Reproduce this listing in full.

━━━ STORED DATA

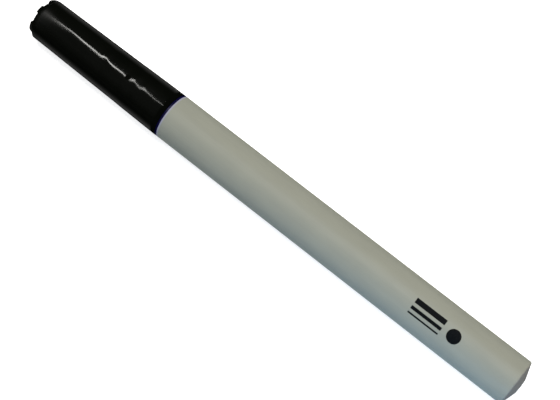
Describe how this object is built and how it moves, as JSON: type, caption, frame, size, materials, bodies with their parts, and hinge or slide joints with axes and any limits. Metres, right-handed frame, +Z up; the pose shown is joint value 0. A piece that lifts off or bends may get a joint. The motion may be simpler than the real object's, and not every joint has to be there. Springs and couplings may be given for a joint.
{
  "type": "fibre-tip marker",
  "caption": "Slim round marker with its cap on: tapered black cap with a castellated end, pale grey barrel, domed tail plug, ink reservoir and fibre nib inside.",
  "frame": {"origin": "on the marker's axis, in the middle of its length with the cap on", "axes": "+X along the axis from the cap towards the tail plug, +Z up as the marker lies on a table"},
  "size_m": [0.1408, 0.0116, 0.0116],
  "materials": {
    "cap_black": "gloss moulded black",
    "barrel_grey": "satin warm grey",
    "plug_grey": "satin moulded grey",
    "section_navy": "satin moulded dark blue",
    "inner_white": "milky moulded plastic",
    "nib_fibre": "hard fibre soaked with black ink",
    "reservoir_fibre": "soft fibre soaked with black ink",
    "film_clear": "thin plastic film"
  },
  "bodies": {
    "marker": {"front_section": "section_navy", "nib": "nib_fibre", "barrel_tube": "barrel_grey", "ink_reservoir": "reservoir_fibre", "reservoir_wrap": "film_clear", "breather_tube": "inner_white", "tail_plug": "plug_grey"},
    "cap": {"cap_shell": "cap_black", "inner_cap": "inner_white"}
  },
  "joints": [
    {"name": "cap_pull", "type": "slide", "parent": "marker", "child": "cap", "axis": [-1, 0, 0], "range_m": [0, 0.045]}
  ]
}
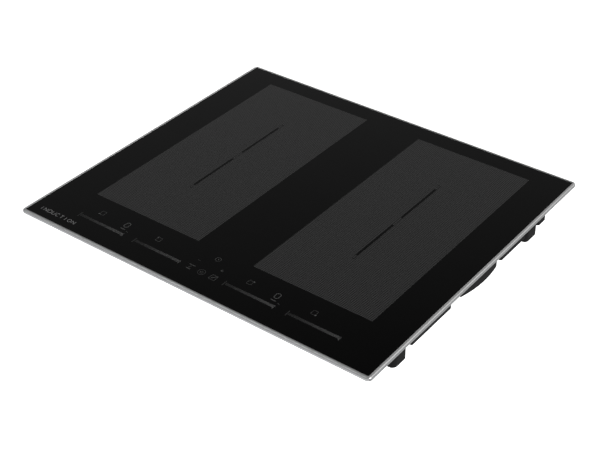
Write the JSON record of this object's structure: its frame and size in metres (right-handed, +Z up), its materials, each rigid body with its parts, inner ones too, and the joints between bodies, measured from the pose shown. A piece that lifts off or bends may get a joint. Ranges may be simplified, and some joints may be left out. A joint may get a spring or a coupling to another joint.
{
  "type": "induction cooktop",
  "caption": "Built-in induction cooktop: black glass-ceramic plate with two long cooking zones and touch sliders, thin metal trim, stepped plastic base tray.",
  "frame": {"origin": "centre of the footprint, at the lowest face of the base tray", "axes": "+X to the user's right, +Y from the user to the rear, +Z up out of the glass"},
  "size_m": [0.59, 0.52, 0.058],
  "materials": {
    "ceramic_glass": "polished black glass-ceramic",
    "trim_aluminium": "fine satin anodised",
    "seal_rubber": "matt foam rubber",
    "tray_plastic": "fine moulded grain",
    "terminal_plastic": "moulded",
    "screw_steel": "zinc plated",
    "sheet_aluminium": "rolled sheet",
    "silicone": "matt silicone",
    "contact_brass": "tinned",
    "lead_sleeve": "glass-fibre sleeve",
    "black_lead": "smooth sheath",
    "carrier_plastic": "moulded",
    "coil_copper": "stranded copper",
    "ferrite": "sintered",
    "mica": "pressed mica",
    "board_green": "solder mask",
    "package_black": "moulded epoxy",
    "capacitor_case": "moulded box",
    "choke_copper": "enamelled copper",
    "fan_plastic": "moulded",
    "motor_steel": "stacked steel",
    "relay_case": "moulded box",
    "touch_frame": "moulded",
    "foam_pad": "conductive foam",
    "clear_guide": "clear moulding",
    "ribbon": "flat cable"
  },
  "bodies": {
    "cooktop": {"base_tray": "tray_plastic", "board_screws": "screw_steel", "buzzer": "package_black", "choke_left": "choke_copper", "choke_right": "choke_copper", "coil_carrier_front_left": "carrier_plastic", "coil_carrier_front_right": "carrier_plastic", "coil_carrier_rear_left": "carrier_plastic", "coil_carrier_rear_right": "carrier_plastic", "coil_connectors": "contact_brass", "coil_deck": "sheet_aluminium", "coil_leads": "lead_sleeve", "coil_pads": "silicone", "coil_winding_front_left": "coil_copper", "coil_winding_front_right": "coil_copper", "coil_winding_rear_left": "coil_copper", "coil_winding_rear_right": "coil_copper", "deck_screws": "screw_steel", "fan_housing_left": "fan_plastic", "fan_housing_right": "fan_plastic", "fan_motor_left": "motor_steel", "fan_motor_right": "motor_steel", "ferrite_bars_front_left": "ferrite", "ferrite_bars_front_right": "ferrite", "ferrite_bars_rear_left": "ferrite", "ferrite_bars_rear_right": "ferrite", "film_capacitors_left": "capacitor_case", "film_capacitors_right": "capacitor_case", "filter_board": "board_green", "filter_capacitors": "capacitor_case", "glass_bond": "seal_rubber", "glass_plate": "ceramic_glass", "heat_sink_left": "sheet_aluminium", "heat_sink_right": "sheet_aluminium", "insulation_mat_front_left": "mica", "insulation_mat_front_right": "mica", "insulation_mat_rear_left": "mica", "insulation_mat_rear_right": "mica", "mains_choke": "choke_copper", "mains_lead": "black_lead", "mains_relay": "relay_case", "power_board_left": "board_green", "power_board_right": "board_green", "power_transistors_left": "package_black", "power_transistors_right": "package_black", "ribbon_cable": "ribbon", "slider_light_guides": "clear_guide", "temperature_sensors": "silicone", "terminal_block": "terminal_plastic", "terminal_screws": "screw_steel", "touch_board": "board_green", "touch_carrier": "touch_frame", "touch_pads": "foam_pad", "touch_screws": "screw_steel", "trim_frame": "trim_aluminium", "worktop_seal": "seal_rubber"},
    "left_wheel": {"fan_wheel_left": "fan_plastic"},
    "right_wheel": {"fan_wheel_right": "fan_plastic"},
    "cover": {"terminal_cover": "tray_plastic"}
  },
  "joints": [
    {"name": "left_fan_spin", "type": "hinge", "parent": "cooktop", "child": "left_wheel", "pos_m": [-0.214, 0.047, 0.012], "axis": [0, 0, 1], "continuous": true},
    {"name": "right_fan_spin", "type": "hinge", "parent": "cooktop", "child": "right_wheel", "pos_m": [0.214, 0.047, 0.012], "axis": [0, 0, 1], "continuous": true},
    {"name": "cover_hinge", "type": "hinge", "parent": "cooktop", "child": "cover", "pos_m": [-0.169, 0.146, 0.0032], "axis": [-1, 0, 0], "range_deg": [0, 95]}
  ]
}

━━━━━━

* [TASK RESPONSE]
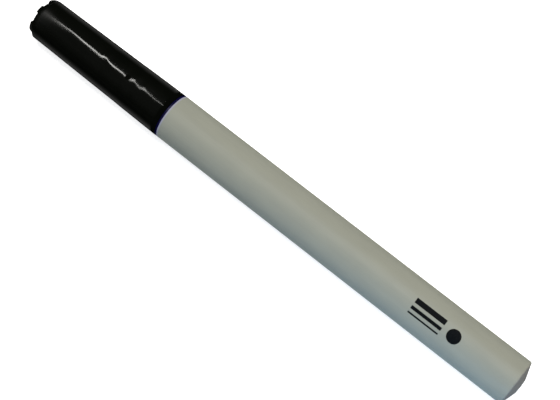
Describe how this object is built and how it moves, as JSON: type, caption, frame, size, materials, bodies with their parts, and hinge or slide joints with axes and any limits. Metres, right-handed frame, +Z up; the pose shown is joint value 0. A piece that lifts off or bends may get a joint. The motion may be simpler than the real object's, and not every joint has to be there. Springs and couplings may be given for a joint.
{
  "type": "fibre-tip marker",
  "caption": "Slim round marker with its cap on: tapered black cap with a castellated end, pale grey barrel, domed tail plug, ink reservoir and fibre nib inside.",
  "frame": {"origin": "on the marker's axis, in the middle of its length with the cap on", "axes": "+X along the axis from the cap towards the tail plug, +Z up as the marker lies on a table"},
  "size_m": [0.1408, 0.0116, 0.0116],
  "materials": {
    "cap_black": "gloss moulded black",
    "barrel_grey": "satin warm grey",
    "plug_grey": "satin moulded grey",
    "section_navy": "satin moulded dark blue",
    "inner_white": "milky moulded plastic",
    "nib_fibre": "hard fibre soaked with black ink",
    "reservoir_fibre": "soft fibre soaked with black ink",
    "film_clear": "thin plastic film"
  },
  "bodies": {
    "marker": {"front_section": "section_navy", "nib": "nib_fibre", "barrel_tube": "barrel_grey", "ink_reservoir": "reservoir_fibre", "reservoir_wrap": "film_clear", "breather_tube": "inner_white", "tail_plug": "plug_grey"},
    "cap": {"cap_shell": "cap_black", "inner_cap": "inner_white"}
  },
  "joints": [
    {"name": "cap_pull", "type": "slide", "parent": "marker", "child": "cap", "axis": [-1, 0, 0], "range_m": [0, 0.045]}
  ]
}
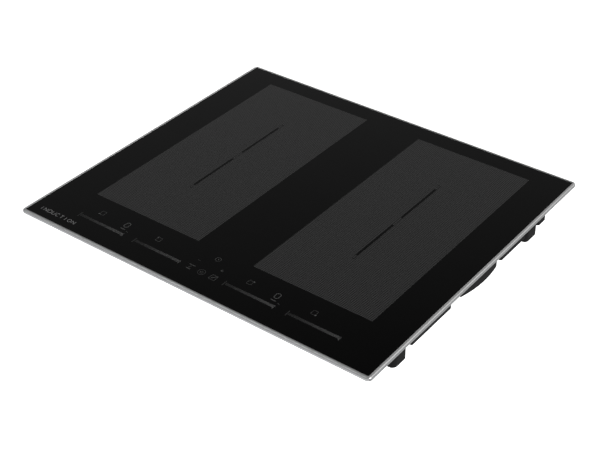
Write the JSON record of this object's structure: its frame and size in metres (right-handed, +Z up), its materials, each rigid body with its parts, inner ones too, and the joints between bodies, measured from the pose shown. A piece that lifts off or bends may get a joint. Ranges may be simplified, and some joints may be left out. A joint may get a spring or a coupling to another joint.
{
  "type": "induction cooktop",
  "caption": "Built-in induction cooktop: black glass-ceramic plate with two long cooking zones and touch sliders, thin metal trim, stepped plastic base tray.",
  "frame": {"origin": "centre of the footprint, at the lowest face of the base tray", "axes": "+X to the user's right, +Y from the user to the rear, +Z up out of the glass"},
  "size_m": [0.59, 0.52, 0.058],
  "materials": {
    "ceramic_glass": "polished black glass-ceramic",
    "trim_aluminium": "fine satin anodised",
    "seal_rubber": "matt foam rubber",
    "tray_plastic": "fine moulded grain",
    "terminal_plastic": "moulded",
    "screw_steel": "zinc plated",
    "sheet_aluminium": "rolled sheet",
    "silicone": "matt silicone",
    "contact_brass": "tinned",
    "lead_sleeve": "glass-fibre sleeve",
    "black_lead": "smooth sheath",
    "carrier_plastic": "moulded",
    "coil_copper": "stranded copper",
    "ferrite": "sintered",
    "mica": "pressed mica",
    "board_green": "solder mask",
    "package_black": "moulded epoxy",
    "capacitor_case": "moulded box",
    "choke_copper": "enamelled copper",
    "fan_plastic": "moulded",
    "motor_steel": "stacked steel",
    "relay_case": "moulded box",
    "touch_frame": "moulded",
    "foam_pad": "conductive foam",
    "clear_guide": "clear moulding",
    "ribbon": "flat cable"
  },
  "bodies": {
    "cooktop": {"base_tray": "tray_plastic", "board_screws": "screw_steel", "buzzer": "package_black", "choke_left": "choke_copper", "choke_right": "choke_copper", "coil_carrier_front_left": "carrier_plastic", "coil_carrier_front_right": "carrier_plastic", "coil_carrier_rear_left": "carrier_plastic", "coil_carrier_rear_right": "carrier_plastic", "coil_connectors": "contact_brass", "coil_deck": "sheet_aluminium", "coil_leads": "lead_sleeve", "coil_pads": "silicone", "coil_winding_front_left": "coil_copper", "coil_winding_front_right": "coil_copper", "coil_winding_rear_left": "coil_copper", "coil_winding_rear_right": "coil_copper", "deck_screws": "screw_steel", "fan_housing_left": "fan_plastic", "fan_housing_right": "fan_plastic", "fan_motor_left": "motor_steel", "fan_motor_right": "motor_steel", "ferrite_bars_front_left": "ferrite", "ferrite_bars_front_right": "ferrite", "ferrite_bars_rear_left": "ferrite", "ferrite_bars_rear_right": "ferrite", "film_capacitors_left": "capacitor_case", "film_capacitors_right": "capacitor_case", "filter_board": "board_green", "filter_capacitors": "capacitor_case", "glass_bond": "seal_rubber", "glass_plate": "ceramic_glass", "heat_sink_left": "sheet_aluminium", "heat_sink_right": "sheet_aluminium", "insulation_mat_front_left": "mica", "insulation_mat_front_right": "mica", "insulation_mat_rear_left": "mica", "insulation_mat_rear_right": "mica", "mains_choke": "choke_copper", "mains_lead": "black_lead", "mains_relay": "relay_case", "power_board_left": "board_green", "power_board_right": "board_green", "power_transistors_left": "package_black", "power_transistors_right": "package_black", "ribbon_cable": "ribbon", "slider_light_guides": "clear_guide", "temperature_sensors": "silicone", "terminal_block": "terminal_plastic", "terminal_screws": "screw_steel", "touch_board": "board_green", "touch_carrier": "touch_frame", "touch_pads": "foam_pad", "touch_screws": "screw_steel", "trim_frame": "trim_aluminium", "worktop_seal": "seal_rubber"},
    "left_wheel": {"fan_wheel_left": "fan_plastic"},
    "right_wheel": {"fan_wheel_right": "fan_plastic"},
    "cover": {"terminal_cover": "tray_plastic"}
  },
  "joints": [
    {"name": "left_fan_spin", "type": "hinge", "parent": "cooktop", "child": "left_wheel", "pos_m": [-0.214, 0.047, 0.012], "axis": [0, 0, 1], "continuous": true},
    {"name": "right_fan_spin", "type": "hinge", "parent": "cooktop", "child": "right_wheel", "pos_m": [0.214, 0.047, 0.012], "axis": [0, 0, 1], "continuous": true},
    {"name": "cover_hinge", "type": "hinge", "parent": "cooktop", "child": "cover", "pos_m": [-0.169, 0.146, 0.0032], "axis": [-1, 0, 0], "range_deg": [0, 95]}
  ]
}